= Destroyer (Led Zeppelin bootleg recording) =

1977 bootleg recording

One of the photos bootleggers have used for this album's cover. Due to the nature of bootlegging, there is usually no consensus on covers.

Another common album cover

Destroyer is a bootleg recording from the English rock group Led Zeppelin’s performance at Richfield Coliseum, Cleveland, Ohio, on 27 April 1977. The soundboard recording is from the first show of two nights at the venue, which were part of the band’s 1977 North American Tour. The album is technically titled simply Destroyer.

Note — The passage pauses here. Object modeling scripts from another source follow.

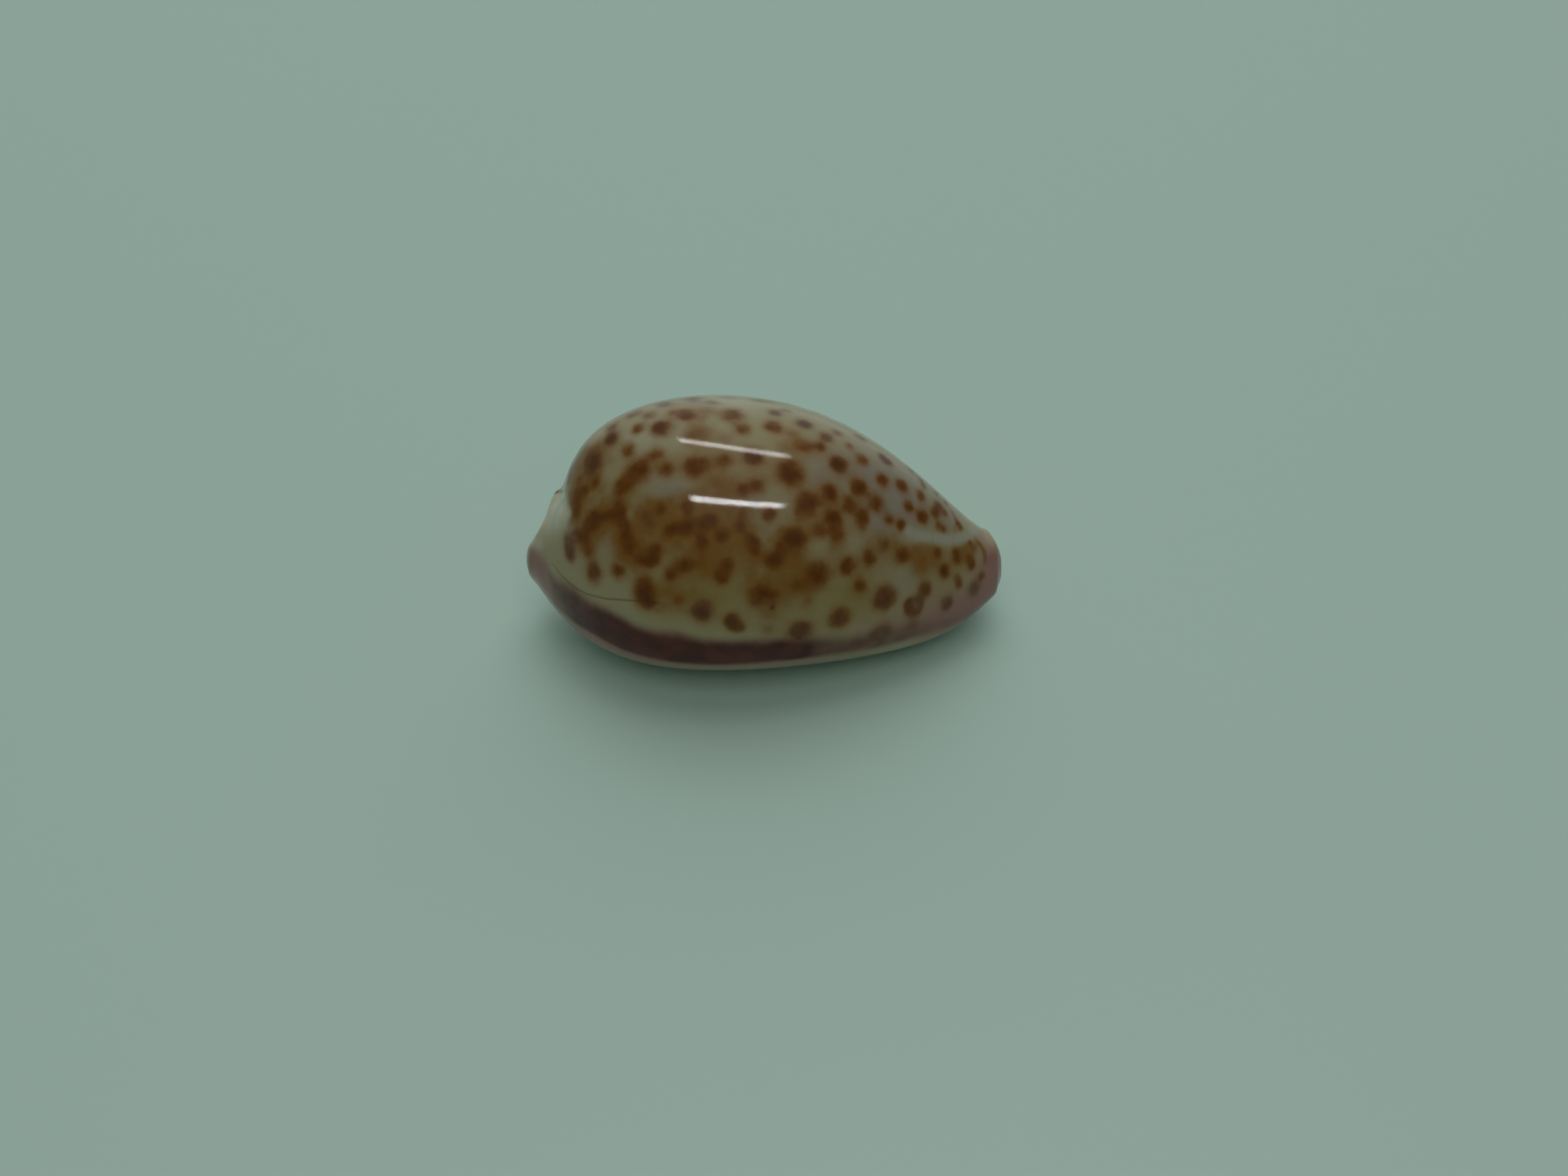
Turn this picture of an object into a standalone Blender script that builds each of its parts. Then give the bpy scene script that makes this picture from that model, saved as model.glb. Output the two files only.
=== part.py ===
"""A small glossy cowrie seashell: one hollow shell with a toothed slot along its underside.

Metres, +Z up. The shell rests on its underside with the front canal toward +X, the outer lip
on the -Y side and the dome up. The origin is under the middle of the shell, on the ground.
The wall is one thick sheet. Its outer and inner faces are grids over two parameters: the station
along the shell, from -1 at the rear canal to +1 at the front canal, and the turn, from 0 at the
outer lip over the dome to 1 at the columella lip. A rounded border joins the two faces all the
way round the slot and the two canals. A pair of values gives the rear value and the front value.
"""
import bpy
import numpy as np

MM = 0.001

# Plan outline
LENGTH = 22.5 * MM
HALF_WIDTH = 6.64 * MM
WIDTH_TAPER = (0.93, 0.83)
WIDTH_SHAPE = (-0.42, 0.15)
CANAL_SIDE_SHIFT = (0.73 * MM, 0.53 * MM)

# Dome, measured up from the margin line
DOME_HEIGHT = 7.41 * MM
DOME_TAPER = (0.62, 1.18)
DOME_SHAPE = (0.37, 0.75)
DOME_START = -0.968
DOME_START_BLEND = 0.03
DOME_PINCH = 0.55
CREST_SHIFT = 0.55 * MM

# Margin line, where the shell is widest, and the underside below it
MARGIN_HEIGHT = 3.58 * MM
MARGIN_TILT = -0.95 * MM
MARGIN_DROOP = -1.43 * MM
MARGIN_END_LIFT = (1.25 * MM, 0.75 * MM)
UNDERSIDE_SINK = 0.30 * MM
UNDERSIDE_END_LIFT = (1.96 * MM, 1.65 * MM)
UNDERSIDE_LIFT_POWER = (4.7, 6.2)
UNDERSIDE_FULLNESS = (2.31, 2.02)
FLAT_BLEND = 0.15 * MM
FLAT_TRIM = 0.06 * MM
FLAT_REACH = 2.0 * MM

# Rims of the two canals
RIM_HALF_WIDTH = (1.46 * MM, 1.50 * MM)
RIM_HEIGHT = (1.23 * MM, 2.24 * MM)
RIM_WALL = (0.65 * MM, 0.85 * MM)
RIM_ROUND = 0.24 * MM
RIM_ROLL = (0.45 * MM, 0.50 * MM)
LOBE_ANGLE = np.radians(60)
FAR_LOBE_SET_BACK = (1.10 * MM, 0.82 * MM)
NOTCH_SET_BACK = (0.52 * MM, 0.0 * MM)
CORNER_SET_BACK = (0.22 * MM, 0.24 * MM)  # where a rim meets a lip, rear and front
CORNER_SPREAD = np.radians(22)
REAR_SET_BACK = 0.32 * MM  # of the rear rim's upper far side
REAR_SET_BACK_ANGLE = np.radians(232)
REAR_SET_BACK_SPREAD = np.radians(36)
FRONT_FULLNESS = 0.24 * MM  # of the front rim's upper near side
FRONT_FULLNESS_ANGLE = np.radians(140)
FRONT_FULLNESS_SPREAD = np.radians(38)

# Slot between the outer lip and the columella lip
OUTER_LIP = -2.05 * MM
OUTER_LIP_SLANT = -0.10 * MM
OUTER_LIP_END_SHIFT = (2.15 * MM, 1.40 * MM)
OUTER_LIP_POWER = (8.0, 12.0)
OUTER_LIP_ROLL = 0.62 * MM
COLUMELLA_LIP = 0.75 * MM
COLUMELLA_LIP_END_SHIFT = (0.60 * MM, 1.60 * MM)
COLUMELLA_LIP_POWER = (6.0, 9.0)
COLUMELLA_LIP_ROLL = 1.10 * MM
END_LIP_ROLL = 0.45 * MM

# Teeth: low ribs across both lips
TOOTH_PITCH = 1.22 * MM
TOOTH_START = 8.53 * MM
TOOTH_ZONE = 9.3 * MM
TOOTH_ZONE_FADE = 0.25 * MM
OUTER_TOOTH = 0.15 * MM
COLUMELLA_TOOTH = 0.07 * MM

# Wall thickness and hollow
WALL_DOME = 1.0 * MM
WALL_MARGIN = 2.3 * MM
WALL_UNDERSIDE = 1.7 * MM
HOLLOW_TAPER = 1.5
HOLLOW_REAR_FULLNESS = 0.25
HOLLOW_LIP_UNDERCUT = (0.1 * MM, 0.2 * MM)
HOLLOW_END_NARROWING = 0.35

# Mesh
STATIONS = 90
TURNS = 24
BORDER_RINGS = 3
END_CROWDING = 0.4


def unit(vectors):
    """The vectors at length one."""
    return vectors / np.maximum(np.linalg.norm(vectors, axis=-1, keepdims=True), 1e-12)


def station_column(count):
    """Stations from -1 to 1, crowded toward both ends as cos(angle) is, and a little more evenly."""
    share = np.linspace(0.0, 1.0, count)[:, None]
    share = share + END_CROWDING / (2 * np.pi) * np.sin(2 * np.pi * share)
    return -np.cos(np.pi * share)


def between(pair, station):
    """A value that goes straight from its rear value to its front value."""
    return pair[0] + (pair[1] - pair[0]) * (1 + station) / 2


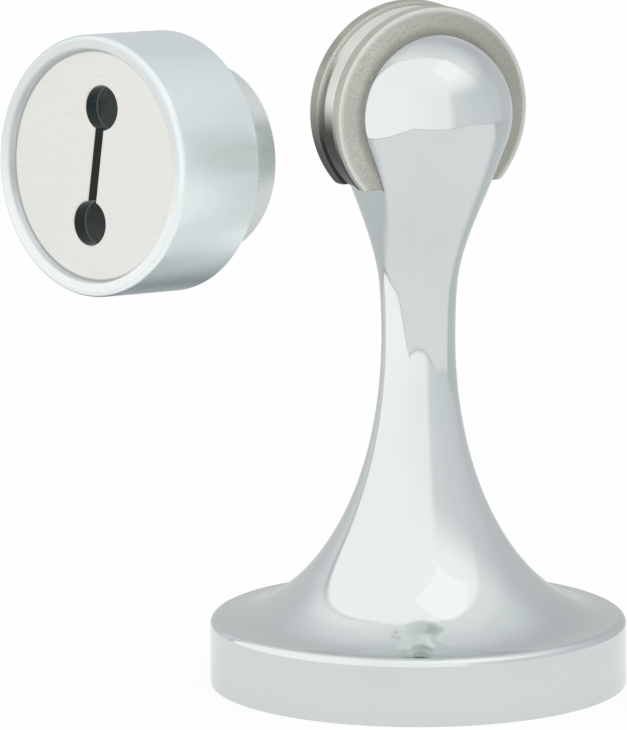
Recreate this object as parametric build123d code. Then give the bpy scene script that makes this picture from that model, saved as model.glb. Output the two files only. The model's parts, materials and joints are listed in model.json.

Initial vinyl pressings of the bootleg incorrectly credited Seattle, Washington, as the location of this show. A limited edition of the four-LP set came in a plastic film reel carrying case bearing the legend "recorded June 24 'LED ZEPPELIN DESTROYER Unique Permanent Zeppelin Storage Case.'" The liner notes thanked John Bonham for letting the bootleg producers use the tape, and some songs were marred by the random splicing into them of segments from other songs.

The later three-CD sets fixed these errors, and eventually versions remastered from lower-generation source tapes surfaced. The exceptional sound quality throughout the performance is described by some sources as "almost perfect". It was the first, and for many years the only, professionally recorded mixing desk tape to escape from the band's possession.

The bootleg should not be confused with an audience recording from the following night in Cleveland, sometimes entitled The Destroyer. Though marred by poorer sound quality, and incomplete as a result of using 60-minute (instead of the longer 90-minute) cassette tapes for the recording, many critics consider this second performance better than the more famous first Destroyer gig.

==Set list==
1. ‘‘The Song Remains the Same’ – (3:40) (fades in)
2. ‘‘The Rover’(Intro)/‘Sick Again’ – (6:44)
3. ‘Nobody's Fault But Mine’ – (6:29)
4. ‘In My Time of Dying’/ ‘You Shook Me’ – (11:38)
5. ‘Since I've Been Loving You’ – (8:23)
6. ‘No Quarter’ – (19:46) (cut)
7. ‘Ten Years Gone’ – (9:14)
8. ‘The Battle Of Evermore’ – (6:22)
9. ‘Going To California’ – (5:48)
10. ‘Black Country Woman’
11. ‘‘Bron-Yr-Aur Stomp’ – (5:11)
12. ‘White Summer’/‘Black Mountain Side’ (cut) *
13. ‘‘Kashmir’ – (8:32)
14. ‘‘Out on the Tiles’ (intro)/‘Over The Top (not a song title) ‘Moby Dick’
15. ‘Guitar Solo’ – (9:45) (cut)
  - ‘Bowed Electric Guitar Solo and Theremin Solo’
  - ‘Star Spangled Banner’
  - ‘Guitar’
  - ‘Cello Bow Solo’
  - ‘Effects Solo’
16. ‘Achilles Last Stand’ – (9:40)
17. ‘Stairway To Heaven’ – (10:10)
18. ‘‘Rock And Roll’ – (3:26) (fades in)
19. ‘Trampled Under Foot’

- Black Mountain Side is on two CD tracks on several CD issues (because of the cut in the original tape). There is loss off about one second in the middle.